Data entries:
◆ ◆ ◆
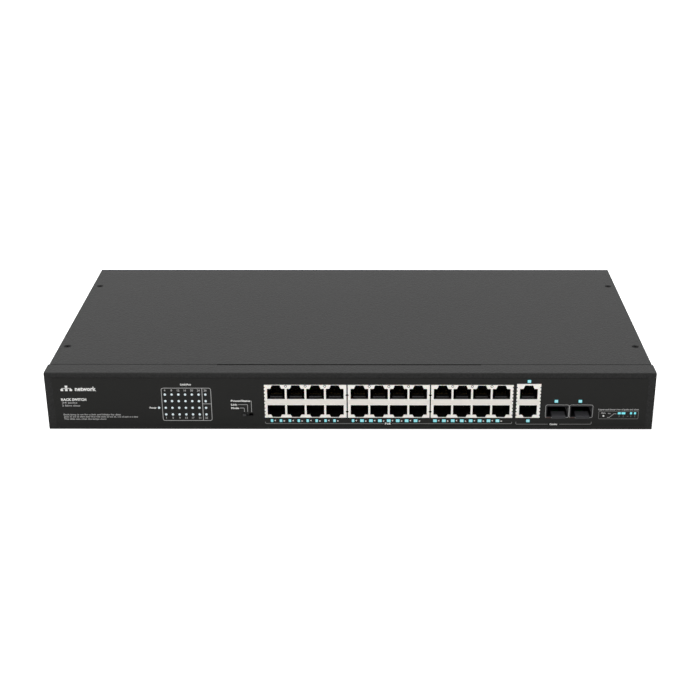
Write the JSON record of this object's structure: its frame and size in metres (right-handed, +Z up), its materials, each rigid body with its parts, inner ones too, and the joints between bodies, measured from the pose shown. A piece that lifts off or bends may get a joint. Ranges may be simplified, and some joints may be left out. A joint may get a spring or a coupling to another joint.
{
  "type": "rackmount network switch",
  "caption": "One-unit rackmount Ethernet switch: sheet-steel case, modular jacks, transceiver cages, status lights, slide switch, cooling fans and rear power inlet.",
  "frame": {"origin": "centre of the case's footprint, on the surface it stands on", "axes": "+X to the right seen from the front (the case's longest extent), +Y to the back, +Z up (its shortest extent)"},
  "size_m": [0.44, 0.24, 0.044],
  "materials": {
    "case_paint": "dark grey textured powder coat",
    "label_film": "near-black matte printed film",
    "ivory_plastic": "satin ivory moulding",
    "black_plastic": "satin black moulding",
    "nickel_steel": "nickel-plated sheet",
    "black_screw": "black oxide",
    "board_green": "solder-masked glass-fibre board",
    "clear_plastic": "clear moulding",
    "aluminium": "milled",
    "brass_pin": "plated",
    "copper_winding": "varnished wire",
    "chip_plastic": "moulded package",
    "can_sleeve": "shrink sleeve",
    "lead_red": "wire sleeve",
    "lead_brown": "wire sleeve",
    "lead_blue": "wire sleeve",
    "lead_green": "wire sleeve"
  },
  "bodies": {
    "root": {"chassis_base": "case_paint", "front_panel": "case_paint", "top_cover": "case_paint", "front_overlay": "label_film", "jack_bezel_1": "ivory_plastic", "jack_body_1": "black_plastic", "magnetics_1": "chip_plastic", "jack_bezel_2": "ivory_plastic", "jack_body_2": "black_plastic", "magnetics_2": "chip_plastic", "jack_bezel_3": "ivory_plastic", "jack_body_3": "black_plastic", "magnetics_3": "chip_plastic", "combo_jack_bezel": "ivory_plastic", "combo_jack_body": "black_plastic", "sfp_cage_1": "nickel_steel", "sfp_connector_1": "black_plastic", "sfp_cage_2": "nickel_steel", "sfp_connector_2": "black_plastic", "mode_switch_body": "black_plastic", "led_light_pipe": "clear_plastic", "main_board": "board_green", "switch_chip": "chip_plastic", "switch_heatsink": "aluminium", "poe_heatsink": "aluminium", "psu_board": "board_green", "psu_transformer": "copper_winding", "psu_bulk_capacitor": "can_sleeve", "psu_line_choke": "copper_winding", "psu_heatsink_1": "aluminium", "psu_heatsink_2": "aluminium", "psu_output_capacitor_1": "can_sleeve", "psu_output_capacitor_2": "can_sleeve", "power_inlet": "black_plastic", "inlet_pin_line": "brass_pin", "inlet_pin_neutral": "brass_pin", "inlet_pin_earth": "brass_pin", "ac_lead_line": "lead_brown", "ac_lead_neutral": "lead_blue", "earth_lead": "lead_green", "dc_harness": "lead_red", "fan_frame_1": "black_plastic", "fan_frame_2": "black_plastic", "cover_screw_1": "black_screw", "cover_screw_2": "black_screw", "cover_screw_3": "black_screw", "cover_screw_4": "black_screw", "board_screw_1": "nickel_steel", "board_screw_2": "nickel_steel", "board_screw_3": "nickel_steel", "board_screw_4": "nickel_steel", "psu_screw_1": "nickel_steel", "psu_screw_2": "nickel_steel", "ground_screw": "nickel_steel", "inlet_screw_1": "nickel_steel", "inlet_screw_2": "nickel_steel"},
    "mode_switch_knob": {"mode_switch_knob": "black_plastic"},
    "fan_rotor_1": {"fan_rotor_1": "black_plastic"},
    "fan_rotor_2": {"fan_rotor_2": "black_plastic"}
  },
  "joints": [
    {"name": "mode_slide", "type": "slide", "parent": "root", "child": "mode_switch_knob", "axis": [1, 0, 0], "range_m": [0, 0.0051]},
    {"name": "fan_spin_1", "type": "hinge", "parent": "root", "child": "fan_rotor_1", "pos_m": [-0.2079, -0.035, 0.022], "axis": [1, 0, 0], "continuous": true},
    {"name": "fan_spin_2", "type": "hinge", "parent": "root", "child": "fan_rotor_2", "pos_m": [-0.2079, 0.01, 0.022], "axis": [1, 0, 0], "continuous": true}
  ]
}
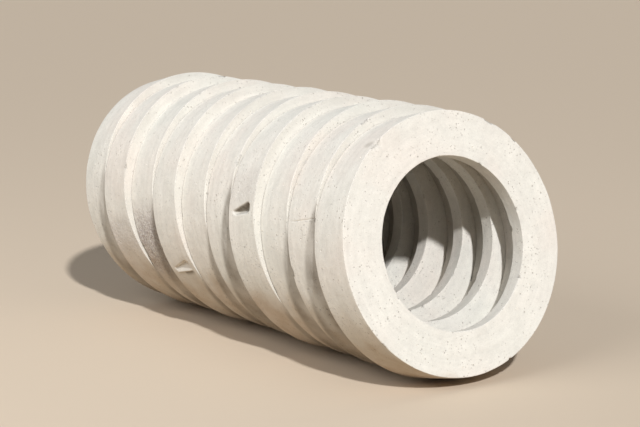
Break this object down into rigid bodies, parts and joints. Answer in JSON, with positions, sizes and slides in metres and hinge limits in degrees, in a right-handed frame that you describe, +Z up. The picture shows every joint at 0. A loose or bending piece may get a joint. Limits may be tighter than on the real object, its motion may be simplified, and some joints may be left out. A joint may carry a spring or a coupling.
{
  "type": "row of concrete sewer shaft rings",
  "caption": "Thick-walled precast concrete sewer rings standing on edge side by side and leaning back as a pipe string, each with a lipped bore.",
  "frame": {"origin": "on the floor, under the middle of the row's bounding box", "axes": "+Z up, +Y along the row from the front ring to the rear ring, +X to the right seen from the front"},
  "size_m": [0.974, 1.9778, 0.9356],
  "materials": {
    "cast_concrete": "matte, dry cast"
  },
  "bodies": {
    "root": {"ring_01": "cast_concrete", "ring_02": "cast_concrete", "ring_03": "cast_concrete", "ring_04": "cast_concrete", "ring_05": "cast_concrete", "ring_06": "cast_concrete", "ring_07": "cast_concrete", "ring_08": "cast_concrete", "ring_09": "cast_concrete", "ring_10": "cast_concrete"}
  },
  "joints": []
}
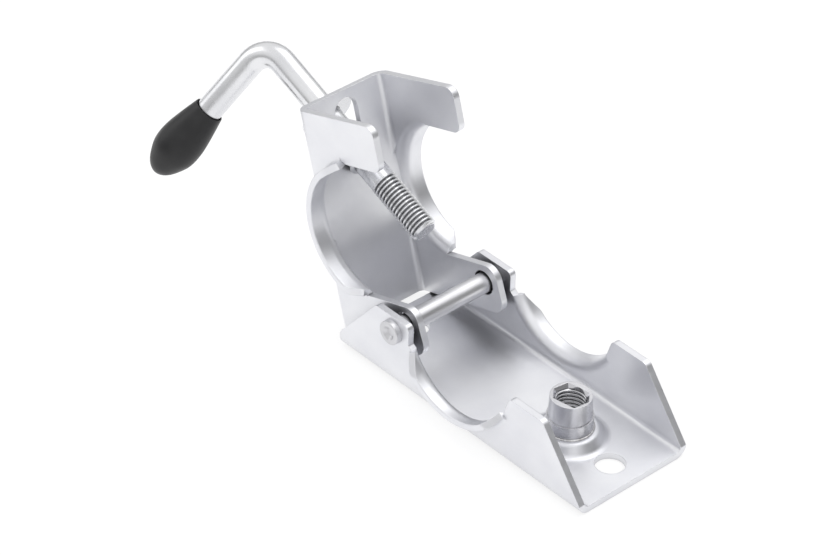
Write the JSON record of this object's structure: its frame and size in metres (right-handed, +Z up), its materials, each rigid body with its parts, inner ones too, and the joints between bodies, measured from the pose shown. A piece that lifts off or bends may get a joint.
◆ ◆ ◆
Goal:
Nothing may be left out: return each entry exactly as it reads.

Result for this exercise:
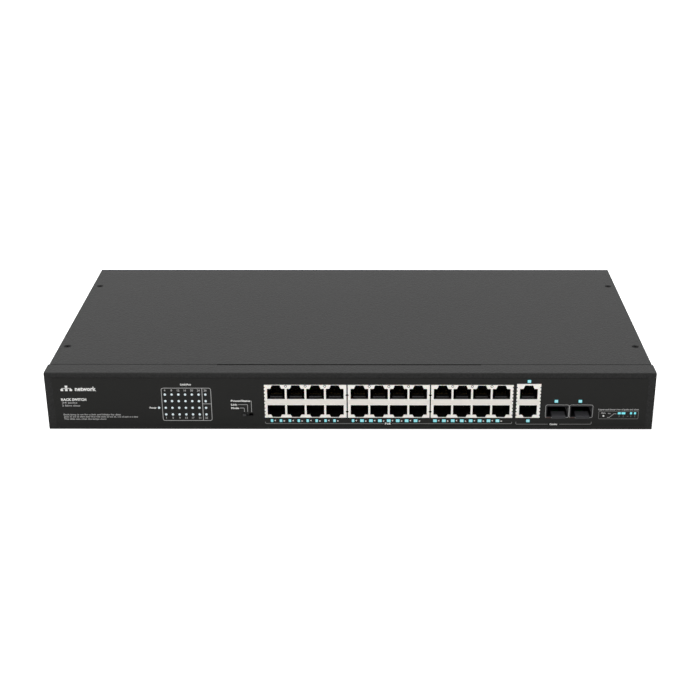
Write the JSON record of this object's structure: its frame and size in metres (right-handed, +Z up), its materials, each rigid body with its parts, inner ones too, and the joints between bodies, measured from the pose shown. A piece that lifts off or bends may get a joint. Ranges may be simplified, and some joints may be left out. A joint may get a spring or a coupling to another joint.
{
  "type": "rackmount network switch",
  "caption": "One-unit rackmount Ethernet switch: sheet-steel case, modular jacks, transceiver cages, status lights, slide switch, cooling fans and rear power inlet.",
  "frame": {"origin": "centre of the case's footprint, on the surface it stands on", "axes": "+X to the right seen from the front (the case's longest extent), +Y to the back, +Z up (its shortest extent)"},
  "size_m": [0.44, 0.24, 0.044],
  "materials": {
    "case_paint": "dark grey textured powder coat",
    "label_film": "near-black matte printed film",
    "ivory_plastic": "satin ivory moulding",
    "black_plastic": "satin black moulding",
    "nickel_steel": "nickel-plated sheet",
    "black_screw": "black oxide",
    "board_green": "solder-masked glass-fibre board",
    "clear_plastic": "clear moulding",
    "aluminium": "milled",
    "brass_pin": "plated",
    "copper_winding": "varnished wire",
    "chip_plastic": "moulded package",
    "can_sleeve": "shrink sleeve",
    "lead_red": "wire sleeve",
    "lead_brown": "wire sleeve",
    "lead_blue": "wire sleeve",
    "lead_green": "wire sleeve"
  },
  "bodies": {
    "root": {"chassis_base": "case_paint", "front_panel": "case_paint", "top_cover": "case_paint", "front_overlay": "label_film", "jack_bezel_1": "ivory_plastic", "jack_body_1": "black_plastic", "magnetics_1": "chip_plastic", "jack_bezel_2": "ivory_plastic", "jack_body_2": "black_plastic", "magnetics_2": "chip_plastic", "jack_bezel_3": "ivory_plastic", "jack_body_3": "black_plastic", "magnetics_3": "chip_plastic", "combo_jack_bezel": "ivory_plastic", "combo_jack_body": "black_plastic", "sfp_cage_1": "nickel_steel", "sfp_connector_1": "black_plastic", "sfp_cage_2": "nickel_steel", "sfp_connector_2": "black_plastic", "mode_switch_body": "black_plastic", "led_light_pipe": "clear_plastic", "main_board": "board_green", "switch_chip": "chip_plastic", "switch_heatsink": "aluminium", "poe_heatsink": "aluminium", "psu_board": "board_green", "psu_transformer": "copper_winding", "psu_bulk_capacitor": "can_sleeve", "psu_line_choke": "copper_winding", "psu_heatsink_1": "aluminium", "psu_heatsink_2": "aluminium", "psu_output_capacitor_1": "can_sleeve", "psu_output_capacitor_2": "can_sleeve", "power_inlet": "black_plastic", "inlet_pin_line": "brass_pin", "inlet_pin_neutral": "brass_pin", "inlet_pin_earth": "brass_pin", "ac_lead_line": "lead_brown", "ac_lead_neutral": "lead_blue", "earth_lead": "lead_green", "dc_harness": "lead_red", "fan_frame_1": "black_plastic", "fan_frame_2": "black_plastic", "cover_screw_1": "black_screw", "cover_screw_2": "black_screw", "cover_screw_3": "black_screw", "cover_screw_4": "black_screw", "board_screw_1": "nickel_steel", "board_screw_2": "nickel_steel", "board_screw_3": "nickel_steel", "board_screw_4": "nickel_steel", "psu_screw_1": "nickel_steel", "psu_screw_2": "nickel_steel", "ground_screw": "nickel_steel", "inlet_screw_1": "nickel_steel", "inlet_screw_2": "nickel_steel"},
    "mode_switch_knob": {"mode_switch_knob": "black_plastic"},
    "fan_rotor_1": {"fan_rotor_1": "black_plastic"},
    "fan_rotor_2": {"fan_rotor_2": "black_plastic"}
  },
  "joints": [
    {"name": "mode_slide", "type": "slide", "parent": "root", "child": "mode_switch_knob", "axis": [1, 0, 0], "range_m": [0, 0.0051]},
    {"name": "fan_spin_1", "type": "hinge", "parent": "root", "child": "fan_rotor_1", "pos_m": [-0.2079, -0.035, 0.022], "axis": [1, 0, 0], "continuous": true},
    {"name": "fan_spin_2", "type": "hinge", "parent": "root", "child": "fan_rotor_2", "pos_m": [-0.2079, 0.01, 0.022], "axis": [1, 0, 0], "continuous": true}
  ]
}
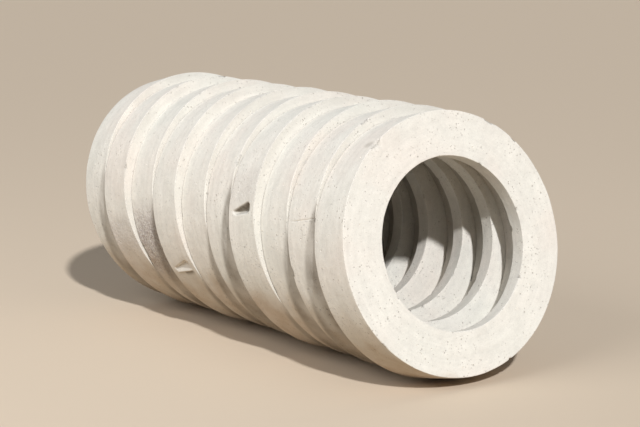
Break this object down into rigid bodies, parts and joints. Answer in JSON, with positions, sizes and slides in metres and hinge limits in degrees, in a right-handed frame that you describe, +Z up. The picture shows every joint at 0. A loose or bending piece may get a joint. Limits may be tighter than on the real object, its motion may be simplified, and some joints may be left out. A joint may carry a spring or a coupling.
{
  "type": "row of concrete sewer shaft rings",
  "caption": "Thick-walled precast concrete sewer rings standing on edge side by side and leaning back as a pipe string, each with a lipped bore.",
  "frame": {"origin": "on the floor, under the middle of the row's bounding box", "axes": "+Z up, +Y along the row from the front ring to the rear ring, +X to the right seen from the front"},
  "size_m": [0.974, 1.9778, 0.9356],
  "materials": {
    "cast_concrete": "matte, dry cast"
  },
  "bodies": {
    "root": {"ring_01": "cast_concrete", "ring_02": "cast_concrete", "ring_03": "cast_concrete", "ring_04": "cast_concrete", "ring_05": "cast_concrete", "ring_06": "cast_concrete", "ring_07": "cast_concrete", "ring_08": "cast_concrete", "ring_09": "cast_concrete", "ring_10": "cast_concrete"}
  },
  "joints": []
}
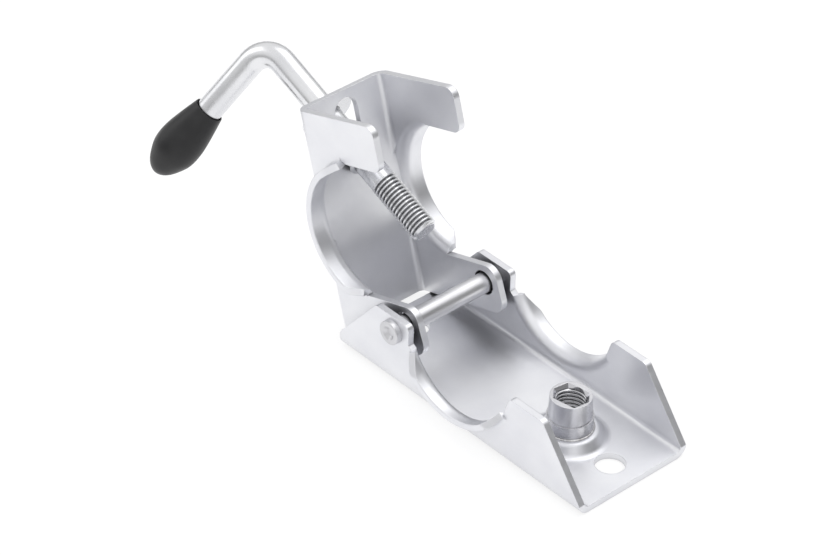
Write the JSON record of this object's structure: its frame and size in metres (right-handed, +Z up), its materials, each rigid body with its parts, inner ones too, and the joints between bodies, measured from the pose shown. A piece that lifts off or bends may get a joint.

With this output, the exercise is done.